From the start of
a company ... "You know, the first year you're just trying to keep the
doors open. You're a one-man operation so you're kind of close to
everything...I always thought, gosh, more sales, you're in hog heaven."...
To managing growth...
"But
managing growth is almost as tough, if not tougher than, start-up. If you don't
have enough working capital, increased sales can really give you a problem
because of the (increased) receivables, because of the commitments (to
suppliers) coming due before the money comes in. "...cash flow is the
pervasive financial management issue for small business owners. It manifests
itself in ongoing capital, managing inventory, extending credit to customers
and managing accounts receivable.
Many small
businesses struggle just to make ends meet, especially during the start-up
period. A "hand-to-mouth" existence often continues beyond the first
year. Often, a little juggling is required:
"I looked at
the checkbook this morning and it didn't look real healthy, and I know Friday's
payday. I do have a little job we can start tomorrow, weather providing, and I
know I'll make enough off that job plus what I already have to make payroll
this week. Then I'll put off another job that I probably shouldn't, because
it's a job that I know I won't get paid for within thirty days."
Inventory is a
pivotal area for non-service business. "You maintain your profit margins
by turning your inventory quicker," explained a sporting goods
distributor.
The key to
success is maintaining good inventory, the appropriate amount and a good mix of
merchandise. "Don't keep any dead inventory around," continued the
same retailer. "If you've got bad merchandise, get rid of it. Keep a clean
inventory, a saleable inventory." The ideal thing is to be able to turn
your inventory more often.
Careful control
will also help. "To help cash flow," explained a different owner,
"I monitored my inventory as carefully as I could."
Another challenge
to successful financial management is extending credit to customers -- a
necessary part of many businesses. Customers often expect it. However, many
owners find it difficult to evaluate the credit risk of potential customers.
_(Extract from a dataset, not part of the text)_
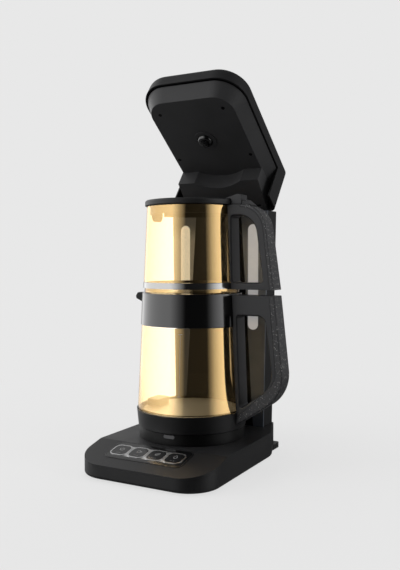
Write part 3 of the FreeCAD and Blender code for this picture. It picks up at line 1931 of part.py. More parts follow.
kettle_handle_frame = new_body("kettle_handle_frame")
frame_outline = outline(
    kettle_handle_frame,
    "XZ",
    kettle_seam(0) + [(S.collar_bore, S.kettle_seam_foot), (S.collar_bore, S.kettle_handle_top)],
)
pad(kettle_handle_frame, frame_outline, S.handle_half * 2, middle=True)
grip = outline(
    kettle_handle_frame,
    "XZ",
    [
        (S.kettle_grip_root, S.kettle_grip_top, S.grip_round),
        (S.kettle_grip_reach, S.kettle_grip_top, S.kettle_grip_corner),
        (S.kettle_grip_bulge, S.kettle_grip_bulge_height, S.kettle_grip_radius),
        (S.kettle_grip_foot_reach, S.kettle_grip_foot, S.grip_round - 1),
    ],
)
pocket(kettle_handle_frame, grip, S.handle_half * 2 + 2, middle=True)
blend(kettle_handle_frame, S.handle_edge, trace(grip, S.handle_half))
turn(kettle_handle_frame, outline(kettle_handle_frame, "XZ", kettle_pot), "Groove")
pocket(
    kettle_handle_frame,
    circles(
        kettle_handle_frame,
        "YZ",
        [(0, z, S.cover_screw_radius + S.seat_gap) for z in kettle_screw_heights],
        S.collar_bore,
    ),
    S.handle_screw_length + FAR,
    back=True,
)

kettle_handle_cover = new_body("kettle_handle_cover")
cover_back = [
    (S.collar_bore, S.kettle_handle_foot - S.kettle_foot_drop),
    (S.kettle_handle_bulge, S.kettle_handle_bulge_height, S.kettle_handle_bulge_radius),
    (S.kettle_handle_reach, S.kettle_handle_top),
]
cover_outline = outline(kettle_handle_cover, "XZ", kettle_seam(seam_gap) + cover_back)
pad(kettle_handle_cover, cover_outline, S.handle_half * 2, middle=True)
outer_line = draw(new_sketch(kettle_handle_cover, "XZ"), cover_back, closed=False)
blend(kettle_handle_cover, S.handle_edge, trace(outer_line, S.handle_half))
turn(kettle_handle_cover, outline(kettle_handle_cover, "XZ", kettle_pot), "Groove")

screw_start = S.collar_bore + 3
group(
    "kettle_handle_screws",
    [
        cylinder(
            f"kettle_handle_screw_{i}",
            S.cover_screw_radius,
            S.handle_screw_length,
            screw_start,
            0,
            z,
            "X",
        )
        for i, z in enumerate(kettle_screw_heights)
    ],
)

# ---------------------------------------------------------------- teapot

plug_low = S.teapot_bottom - S.teapot_plug_depth
teapot_inner_low = S.teapot_low_radius - S.glass_thickness
teapot_inner_top = S.teapot_top_radius - S.glass_thickness
plug_inner = S.teapot_plug_radius - S.glass_thickness
teapot_glass = new_body("teapot_glass")
turn(
    teapot_glass,
    outline(
        teapot_glass,
        "XZ",
        [
            (0, plug_low),
            (S.teapot_plug_radius, plug_low, 2),
            (S.teapot_plug_radius, S.teapot_bottom),
            (S.teapot_foot_radius, S.teapot_bottom, 1.5),
            (S.teapot_foot_radius, S.band_high + S.seat_gap),
            (S.teapot_low_radius, S.band_high + S.seat_gap),
            (S.teapot_top_radius, S.teapot_glass_top),
            (teapot_inner_top, S.teapot_glass_top),
            (teapot_inner_low, S.band_high),
            (teapot_inner_low - 1, S.band_low, 4),
            (plug_inner, S.teapot_bottom + S.glass_thickness, 4),
            (plug_inner, plug_low + S.glass_thickness, 3),
            (0, plug_low + S.glass_thickness),
        ],
    ),
)

teapot_band = new_body("teapot_band")
turn(
    teapot_band,
    outline(
        teapot_band,
        "XZ",
        [
            (S.teapot_foot_radius + S.seat_gap, S.band_low),
            (S.band_radius, S.band_low),
            (S.band_radius, S.band_high),
            (S.teapot_foot_radius + S.seat_gap, S.band_high),
        ],
    ),
)

flap_top = S.teapot_glass_top - 1.4
spout_strainer = new_body("spout_strainer")
pad(
    spout_strainer,
    outline(
        spout_strainer,
        "YZ",
        [
            (-S.strainer_half, flap_top),
            (-S.strainer_half, flap_top - S.strainer_drop, S.strainer_round),
            (S.strainer_half, flap_top - S.strainer_drop, S.strainer_round),
            (S.strainer_half, flap_top),
        ],
        -S.strainer_offset,
    ),
    S.strainer_wall,
)
pocket(
    spout_strainer,
    circles(
        spout_strainer,
        "YZ",
        [
            (y * S.strainer_pitch, flap_top - (row + 1) * S.strainer_pitch, S.strainer_hole)
            for y in range(-3, 4)
            for row in range(4)
        ],
        -S.strainer_offset + S.strainer_wall + 1,
    ),
    S.strainer_wall + 2,
)

teapot_pot = [
    (0, S.collar_top),
    (S.band_radius + S.seat_gap, S.collar_top),
    (S.band_radius + S.seat_gap, S.band_high + 1),
    (S.teapot_low_radius + S.seat_gap, S.band_high + 1),
    (S.teapot_top_radius + S.seat_gap, S.teapot_glass_top),
    (S.teapot_top_radius + S.seat_gap, S.teapot_glass_top + FAR),
    (0, S.teapot_glass_top + FAR),
]


def teapot_seam(shift):
    return [
        (S.teapot_seam_foot + shift, S.teapot_handle_low),
        (S.teapot_seam_reach + shift, S.teapot_seam_top + shift, S.teapot_seam_radius),
        (S.teapot_seam_start, S.teapot_seam_top + shift),
    ]


teapot_root = S.teapot_top_radius - FAR / 2
teapot_handle_frame = new_body("teapot_handle_frame")
pad(
    teapot_handle_frame,
    outline(
        teapot_handle_frame,
        "XZ",
        teapot_seam(0)
        + [
            (S.teapot_seam_start, S.teapot_handle_top),
            (teapot_root, S.teapot_handle_top),
            (teapot_root, S.teapot_handle_low),
        ],
    ),
    S.handle_half * 2,
    middle=True,
)
teapot_grip = outline(
    teapot_handle_frame,
    "XZ",
    [
        (S.teapot_grip_top_root, S.teapot_grip_top, S.grip_round),
        (S.teapot_grip_reach, S.teapot_grip_top, S.teapot_grip_radius),
        (S.teapot_grip_foot, S.teapot_grip_low, S.teapot_grip_corner),
        (S.teapot_grip_root, S.teapot_grip_low, S.grip_round),
    ],
)
pocket(teapot_handle_frame, teapot_grip, S.handle_half * 2 + 2, middle=True)
blend(teapot_handle_frame, S.handle_edge, trace(teapot_grip, S.handle_half))
turn(teapot_handle_frame, outline(teapot_handle_frame, "XZ", teapot_pot), "Groove")

teapot_handle_cover = new_body("teapot_handle_cover")
teapot_back = [
    (S.teapot_seam_start + seam_gap, S.teapot_handle_top),
    (S.teapot_handle_reach, S.teapot_handle_top, S.teapot_handle_radius),
    (S.teapot_handle_foot, S.teapot_handle_low),
]
teapot_inside = teapot_seam(seam_gap)
teapot_inside[-1] = (S.teapot_seam_start + seam_gap, S.teapot_seam_top + seam_gap)
pad(
    teapot_handle_cover,
    outline(teapot_handle_cover, "XZ", teapot_inside + teapot_back),
    S.handle_half * 2,
    middle=True,
)
back_line = draw(new_sketch(teapot_handle_cover, "XZ"), teapot_back, closed=False)
blend(teapot_handle_cover, S.teapot_edge, trace(back_line, S.handle_half))

# ---------------------------------------------------------------- teapot lid and its hinge

block_low = S.teapot_handle_top + S.seat_gap
hinge_x = S.teapot_hinge_x
hinge_z = S.teapot_hinge_height
tongue_half = S.lever_half / 2 - S.run_gap
lid_hinge_block = new_body("lid_hinge_block")
pad(
    lid_hinge_block,
    outline(
        lid_hinge_block,
        "XZ",
        [
            (hinge_x - S.teapot_hinge_radius, block_low),
            (hinge_x + 1, block_low),
            (S.block_tail, S.block_tail_height),
            (S.block_tail + 0.4, S.block_tail_height + 0.8),
            (hinge_x + 1, hinge_z + S.teapot_hinge_radius, 1),
            (hinge_x - S.teapot_hinge_radius, hinge_z + 1),
        ],
    ),
    S.lever_half * 2,
    middle=True,
)
tongue_room = hinge_x + S.teapot_hinge_radius + S.run_gap
pocket(
    lid_hinge_block,
    outline(
        lid_hinge_block,
        "XZ",
        [
            (hinge_x - FAR, block_low - 1),
            (tongue_room, block_low - 1),
            (tongue_room, hinge_z + FAR),
            (hinge_x - FAR, hinge_z + FAR),
        ],
    ),
    S.lever_half,
    middle=True,
)
pocket(
    lid_hinge_block,
    circles(lid_hinge_block, "XZ", [(hinge_x, hinge_z, S.teapot_pin_radius + S.seat_gap)]),
    S.lever_half * 2 + 2,
    middle=True,
)

lid_hinge_pin = new_body("lid_hinge_pin")
pad(
    lid_hinge_pin,
    circles(lid_hinge_pin, "XZ", [(hinge_x, hinge_z, S.teapot_pin_radius)]),
    S.lever_half * 2,
    middle=True,
)

rim_low = S.teapot_glass_top + S.run_gap
rim_top = rim_low + S.rim_height
teapot_lid = new_body("teapot_lid")
turn(
    teapot_lid,
    outline(
        teapot_lid,
        "XZ",
        [
            (S.skirt_radius - S.skirt_wall, S.skirt_low),
            (S.skirt_radius, S.skirt_low),
            (S.skirt_radius, rim_low),
            (S.rim_radius, rim_low, 1),
            (S.rim_radius, rim_top, 3),
            (S.inlet_radius + FAR, rim_top - 1),
            (S.inlet_radius, rim_top - S.inlet_drop),
            (S.inlet_radius, rim_top - S.inlet_drop - S.wall),
            (S.skirt_radius - S.skirt_wall, rim_low + 1),
        ],
    ),
)
pocket(
    teapot_lid,
    outline(
        teapot_lid,
        "XY",
        [
            (-S.rim_radius, -S.strainer_half - 2),
            (-S.rim_radius, S.strainer_half + 2),
            (-S.skirt_radius + FAR, S.strainer_half + 2),
            (-S.skirt_radius + FAR, -S.strainer_half - 2),
        ],
        rim_low,
    ),
    S.rim_height * 2,
)

thumb_lever = new_body("thumb_lever")
lever_face = hinge_x - S.teapot_hinge_radius - 1
lever_low = rim_low + S.run_gap * 2
pad(
    thumb_lever,
    outline(
        thumb_lever,
        "XZ",
        [
            (S.rim_radius - 8, rim_top + S.seat_gap),
            (S.rim_radius + S.seat_gap, rim_top + S.seat_gap),
            (S.rim_radius + S.seat_gap, lever_low),
            (lever_face, lever_low),
            (lever_face, S.lever_peak_height - 1.4, 1),
            (lever_face - 5, S.lever_peak_height, 1.5),
            (S.rim_radius - 8, rim_top + 1.2),
        ],
    ),
    S.lever_half * 2,
    middle=True,
)
pad(
    thumb_lever,
    outline(
        thumb_lever,
        "XZ",
        [
            (lever_face - 1, lever_low),
            (hinge_x, lever_low),
            (hinge_x, hinge_z + S.teapot_hinge_radius),
            (lever_face - 1, hinge_z + S.teapot_hinge_radius),
        ],
    ),
    tongue_half * 2,
    middle=True,
)
pad(
    thumb_lever,
    circles(thumb_lever, "XZ", [(hinge_x, hinge_z, S.teapot_hinge_radius)]),
    tongue_half * 2,
    middle=True,
)
pocket(
    thumb_lever,
    circles(thumb_lever, "XZ", [(hinge_x, hinge_z, S.teapot_pin_radius + S.pin_fit)]),
    S.lever_half * 2,
    middle=True,
)

# ---------------------------------------------------------------- check and export

doc.recompute()
for item in doc.Objects:
    if "Invalid" in item.State or "Error" in item.State:
        raise RuntimeError(f"{item.Name}: {item.State}")
os.makedirs("parts", exist_ok=True)
for piece in pieces:
    if piece.Shape.isNull() or not piece.Shape.isValid():
        raise RuntimeError(f"{piece.Label}: its shape is not sound")
    piece.Shape.exportStep(f"parts/{piece.Label}.step")
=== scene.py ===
import bmesh
import bpy
import math
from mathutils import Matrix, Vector


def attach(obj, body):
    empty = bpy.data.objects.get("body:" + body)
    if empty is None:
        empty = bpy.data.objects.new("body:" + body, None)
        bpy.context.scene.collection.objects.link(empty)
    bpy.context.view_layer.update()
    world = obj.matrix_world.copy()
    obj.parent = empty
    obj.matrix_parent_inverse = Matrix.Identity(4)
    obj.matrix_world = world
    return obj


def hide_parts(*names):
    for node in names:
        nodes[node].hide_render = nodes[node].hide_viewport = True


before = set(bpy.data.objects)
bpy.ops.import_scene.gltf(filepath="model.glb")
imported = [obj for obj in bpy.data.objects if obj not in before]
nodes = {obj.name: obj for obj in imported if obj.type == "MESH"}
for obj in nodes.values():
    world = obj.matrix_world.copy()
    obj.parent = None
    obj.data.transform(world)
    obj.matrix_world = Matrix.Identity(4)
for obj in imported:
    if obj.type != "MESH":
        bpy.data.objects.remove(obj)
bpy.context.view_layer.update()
mm = 0.001
weld = 0.001  # millimetres; points nearer than this become one
print("frame loaded:", len(nodes), "nodes")


# small helpers

def hexColour(code):
    # sRGB hex to the linear colour that a shader takes
    channels = [int(code[i:i + 2], 16) / 255 for i in (0, 2, 4)]
    return [c / 12.92 if c <= 0.04045 else ((c + 0.055) / 1.055) ** 2.4 for c in channels] + [1]


def addNode(tree, kind, links=None, **settings):
    node = tree.nodes.new(kind)
    for name, value in settings.items():
        setattr(node, name, value)
    for name, value in (links or {}).items():
        if isinstance(value, bpy.types.NodeSocket):
            tree.links.new(value, node.inputs[name])
        else:
            node.inputs[name].default_value = value
    return node


def meshPiece(name, build, material):
    # build fills a bmesh in millimetres
    bm = bmesh.new()
    build(bm)
    bmesh.ops.remove_doubles(bm, verts=bm.verts, dist=weld)
    bmesh.ops.recalc_face_normals(bm, faces=bm.faces)
    bmesh.ops.scale(bm, vec=(mm, mm, mm), verts=bm.verts)
    mesh = bpy.data.meshes.new(name)
    bm.to_mesh(mesh)
    bm.free()
    mesh.materials.append(material)
    piece = bpy.data.objects.new(name, mesh)
    bpy.context.scene.collection.objects.link(piece)
    return piece


def grownPiece(name, tree, values, seedMesh=None):
    # runs a geometry tree once and keeps its result as a plain mesh
    carrier = bpy.data.objects.new(name, seedMesh or bpy.data.meshes.new(name + "Seed"))
    bpy.context.scene.collection.objects.link(carrier)
    modifier = carrier.modifiers.new("grow", "NODES")
    modifier.node_group = tree
    for item in tree.interface.items_tree:
        if item.in_out == "INPUT" and item.name in values:
            modifier[item.identifier] = values[item.name]
    bpy.context.view_layer.update()
    evaluated = carrier.evaluated_get(bpy.context.evaluated_depsgraph_get())
    mesh = bpy.data.meshes.new_from_object(evaluated)
    carrier.modifiers.clear()
    carrier.data = mesh
    mesh.name = name
    return carrier


def geometryTree(name, sockets):
    # sockets: (name, socket type, value)
    tree = bpy.data.node_groups.new(name, "GeometryNodeTree")
    tree.interface.new_socket("Geometry", in_out="INPUT", socket_type="NodeSocketGeometry")
    tree.interface.new_socket("Geometry", in_out="OUTPUT", socket_type="NodeSocketGeometry")
    for label, kind, value in sockets:
        socket = tree.interface.new_socket(label, in_out="INPUT", socket_type=kind)
        if value is not None:
            socket.default_value = value
    return tree, tree.nodes.new("NodeGroupInput"), tree.nodes.new("NodeGroupOutput")


# finishes; sizes, depths and edges in them are millimetres

edgeSamples = 4  # rays that round an edge off; more is smoother and slower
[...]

One suggested "looking at their financial statement, and then trying to
make a good decision." Another thought is a good idea to evaluate risk
based on the amount of potential business: "If a guy wants work done, yes,
I'm going to check him out."
Monitoring
accounts receivable to assure a steady cash flow is a universal concern of
small business owners. "Cash flow's the biggest problem," said one
owner. "If you can't keep track of your receivables and follow upon them,
you'll always have a cash flow problem.
Cash flow is also
an area where the experts are full of helpful advice: "Keep a close eye on
your receivables. Don't let them go too far out. I've got suppliers that give
me 30 days and on the 31st day, they'll call. Stay on top of who owes you money
and don't let it slide. You don't want to make more sales, necessarily; you
want to get paid for what you sell first."
"The basic
thing we did was to make sure that when a job was completed, the invoice was
out in the mail the next day. We also followed the job through to make sure
there weren't any problems. Using this two-step approach, our receivables
usually came within the terms of a normal 30-day period. This kept our cash
flow steady."
Many small
business owners use professional services to help manage the financial aspects
of their businesses. Accountants are the most frequently relied-upon advisors;
many businesses also tap the expertise of a lawyer, especially when
incorporating their business or purchasing an existing one.